(Modeling code records)
※ ※ ※

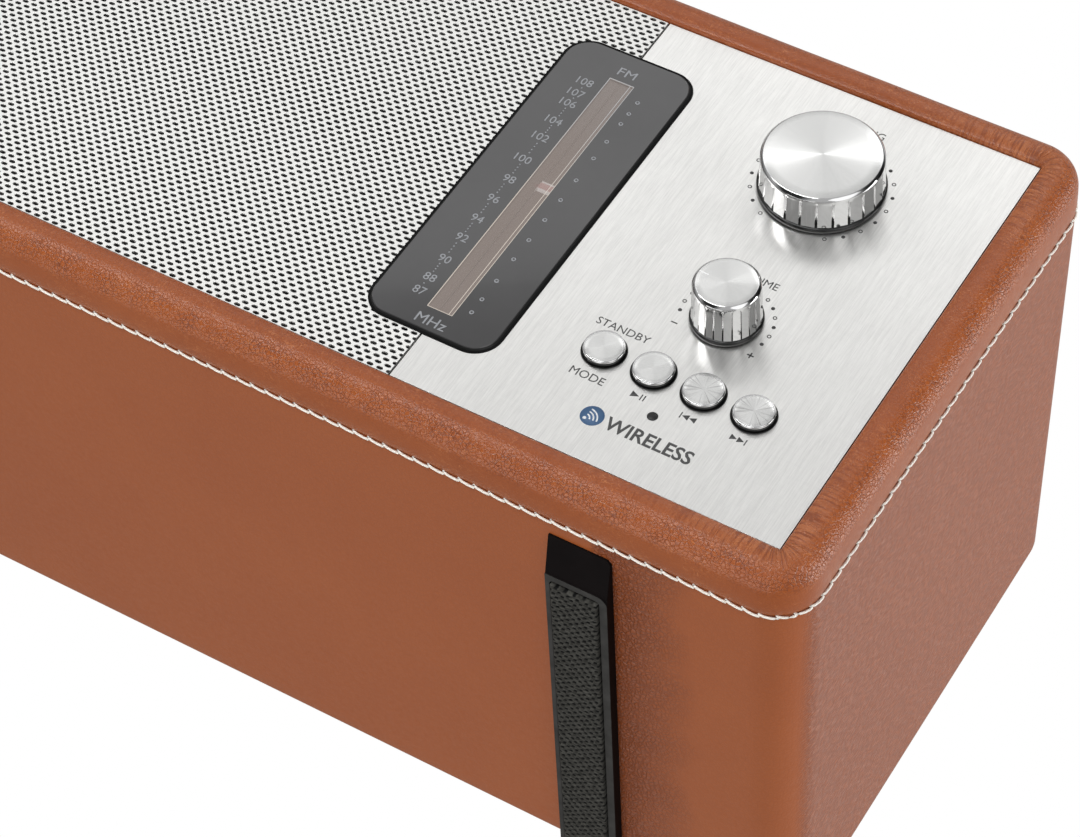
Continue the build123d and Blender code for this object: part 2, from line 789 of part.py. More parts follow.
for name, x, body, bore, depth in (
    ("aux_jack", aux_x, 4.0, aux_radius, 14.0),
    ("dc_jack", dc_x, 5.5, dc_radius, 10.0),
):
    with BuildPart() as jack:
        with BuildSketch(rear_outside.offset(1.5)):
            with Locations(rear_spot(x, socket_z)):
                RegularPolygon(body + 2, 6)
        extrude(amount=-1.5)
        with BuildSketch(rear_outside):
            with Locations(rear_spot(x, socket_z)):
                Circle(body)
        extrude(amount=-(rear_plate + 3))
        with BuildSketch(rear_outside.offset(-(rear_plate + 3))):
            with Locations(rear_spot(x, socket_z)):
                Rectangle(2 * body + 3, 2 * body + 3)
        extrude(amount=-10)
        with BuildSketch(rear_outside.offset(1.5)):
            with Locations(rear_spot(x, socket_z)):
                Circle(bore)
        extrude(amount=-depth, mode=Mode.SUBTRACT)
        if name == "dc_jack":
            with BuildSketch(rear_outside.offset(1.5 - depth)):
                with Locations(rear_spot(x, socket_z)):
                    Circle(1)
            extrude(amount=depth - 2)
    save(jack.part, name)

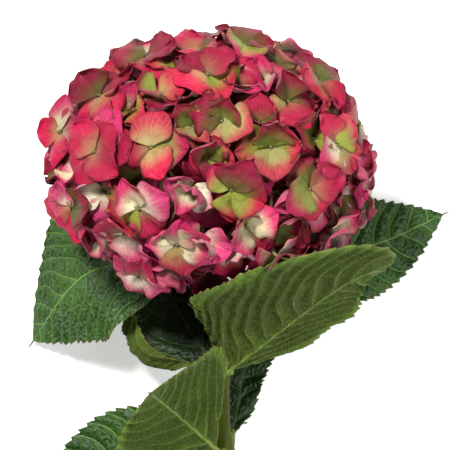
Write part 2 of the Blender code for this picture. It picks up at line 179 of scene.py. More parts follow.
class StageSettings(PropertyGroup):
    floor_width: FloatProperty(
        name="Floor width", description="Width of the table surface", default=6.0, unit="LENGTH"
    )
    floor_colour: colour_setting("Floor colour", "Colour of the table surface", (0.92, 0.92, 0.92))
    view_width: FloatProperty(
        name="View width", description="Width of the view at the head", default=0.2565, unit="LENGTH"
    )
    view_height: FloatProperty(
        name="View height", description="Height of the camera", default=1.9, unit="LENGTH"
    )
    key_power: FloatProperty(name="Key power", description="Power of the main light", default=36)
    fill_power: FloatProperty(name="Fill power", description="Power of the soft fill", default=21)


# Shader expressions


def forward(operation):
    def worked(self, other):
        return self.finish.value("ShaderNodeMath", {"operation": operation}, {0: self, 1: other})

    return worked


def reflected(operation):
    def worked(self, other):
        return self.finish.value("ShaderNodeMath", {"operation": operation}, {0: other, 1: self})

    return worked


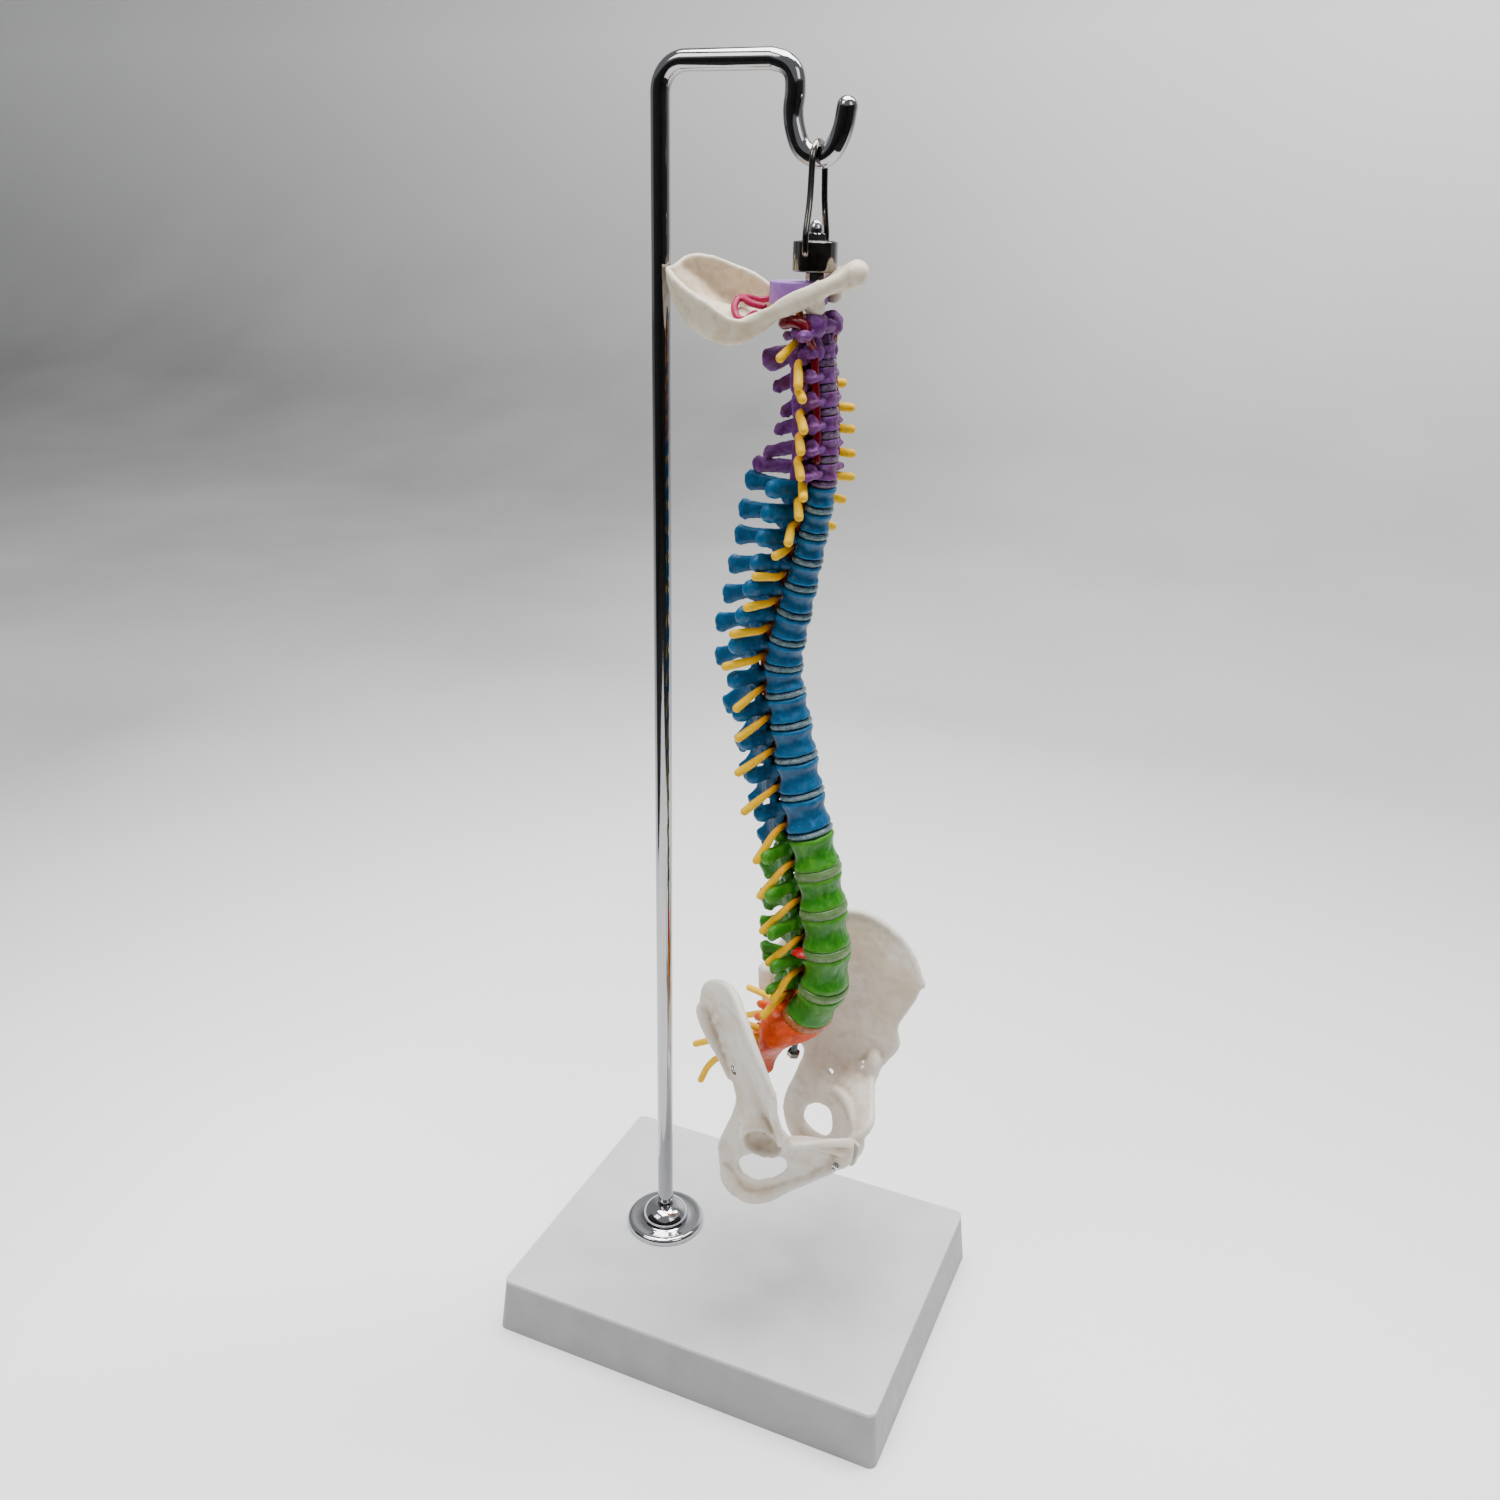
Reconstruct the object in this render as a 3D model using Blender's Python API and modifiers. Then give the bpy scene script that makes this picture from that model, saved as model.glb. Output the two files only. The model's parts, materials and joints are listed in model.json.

※ ※ ※

YOUR OBJECTIVE:
From the listing above, extract every line exactly as it stands.

COMPLETE ANSWER:
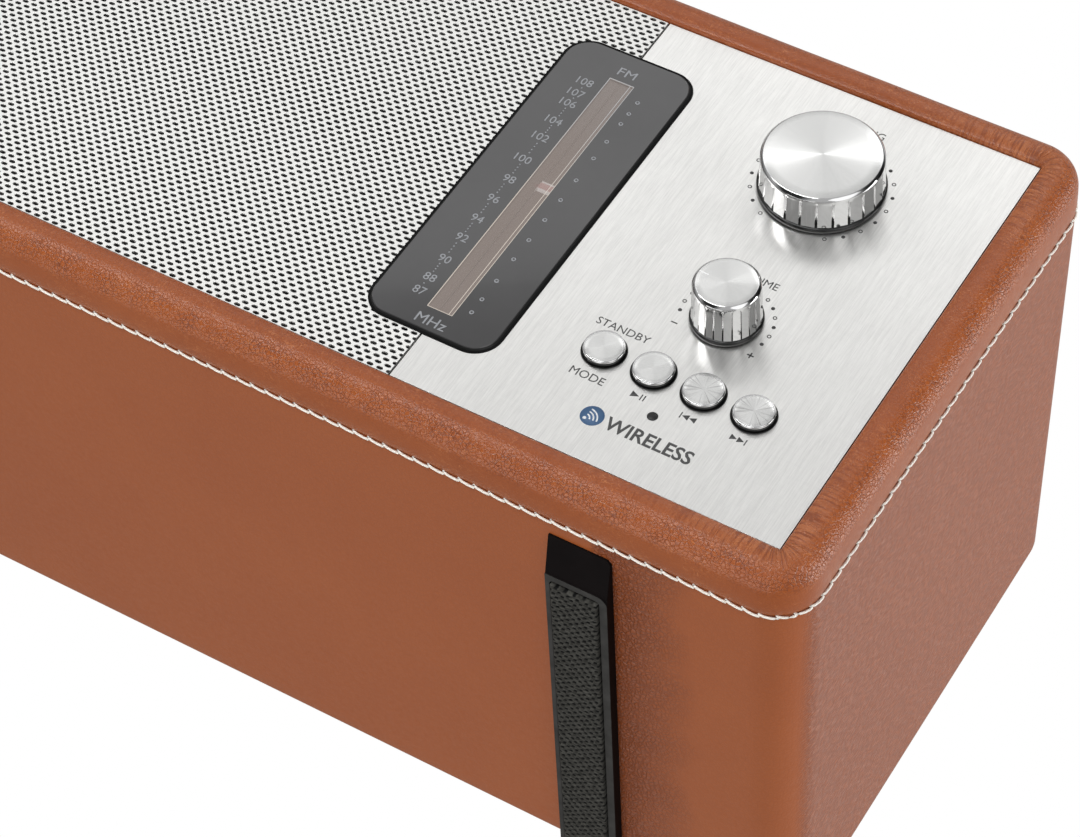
Continue the build123d and Blender code for this object: part 2, from line 789 of part.py. More parts follow.
for name, x, body, bore, depth in (
    ("aux_jack", aux_x, 4.0, aux_radius, 14.0),
    ("dc_jack", dc_x, 5.5, dc_radius, 10.0),
):
    with BuildPart() as jack:
        with BuildSketch(rear_outside.offset(1.5)):
            with Locations(rear_spot(x, socket_z)):
                RegularPolygon(body + 2, 6)
        extrude(amount=-1.5)
        with BuildSketch(rear_outside):
            with Locations(rear_spot(x, socket_z)):
                Circle(body)
        extrude(amount=-(rear_plate + 3))
        with BuildSketch(rear_outside.offset(-(rear_plate + 3))):
            with Locations(rear_spot(x, socket_z)):
                Rectangle(2 * body + 3, 2 * body + 3)
        extrude(amount=-10)
        with BuildSketch(rear_outside.offset(1.5)):
            with Locations(rear_spot(x, socket_z)):
                Circle(bore)
        extrude(amount=-depth, mode=Mode.SUBTRACT)
        if name == "dc_jack":
            with BuildSketch(rear_outside.offset(1.5 - depth)):
                with Locations(rear_spot(x, socket_z)):
                    Circle(1)
            extrude(amount=depth - 2)
    save(jack.part, name)

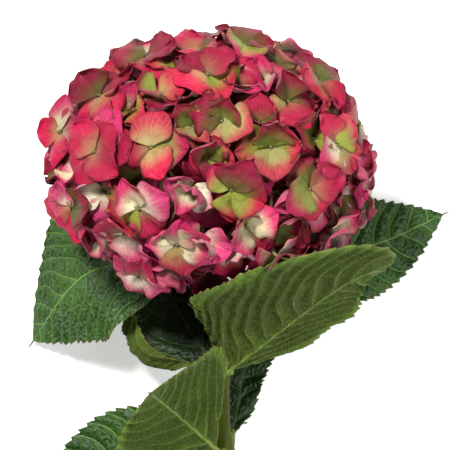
Write part 2 of the Blender code for this picture. It picks up at line 179 of scene.py. More parts follow.
class StageSettings(PropertyGroup):
    floor_width: FloatProperty(
        name="Floor width", description="Width of the table surface", default=6.0, unit="LENGTH"
    )
    floor_colour: colour_setting("Floor colour", "Colour of the table surface", (0.92, 0.92, 0.92))
    view_width: FloatProperty(
        name="View width", description="Width of the view at the head", default=0.2565, unit="LENGTH"
    )
    view_height: FloatProperty(
        name="View height", description="Height of the camera", default=1.9, unit="LENGTH"
    )
    key_power: FloatProperty(name="Key power", description="Power of the main light", default=36)
    fill_power: FloatProperty(name="Fill power", description="Power of the soft fill", default=21)


# Shader expressions


def forward(operation):
    def worked(self, other):
        return self.finish.value("ShaderNodeMath", {"operation": operation}, {0: self, 1: other})

    return worked


def reflected(operation):
    def worked(self, other):
        return self.finish.value("ShaderNodeMath", {"operation": operation}, {0: other, 1: self})

    return worked


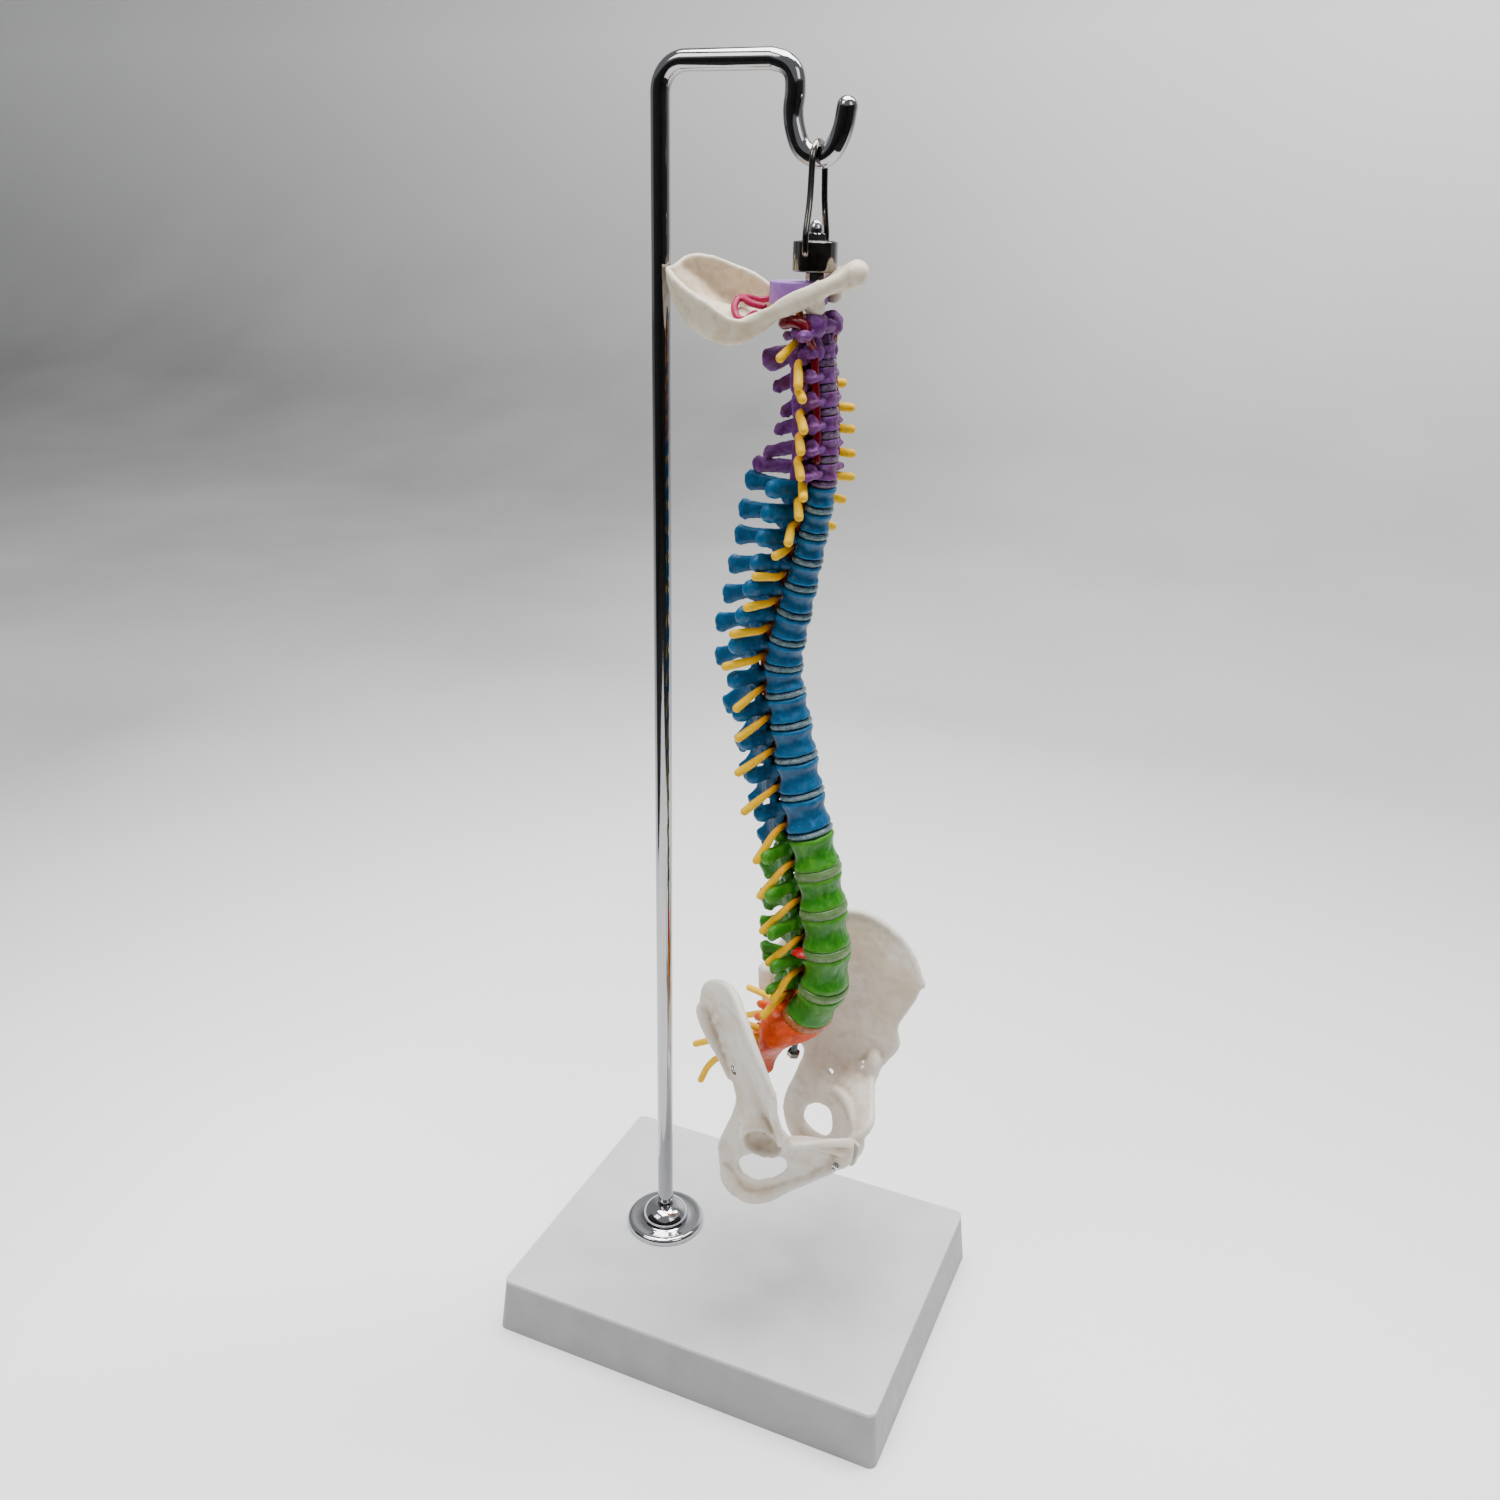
Reconstruct the object in this render as a 3D model using Blender's Python API and modifiers. Then give the bpy scene script that makes this picture from that model, saved as model.glb. Output the two files only. The model's parts, materials and joints are listed in model.json.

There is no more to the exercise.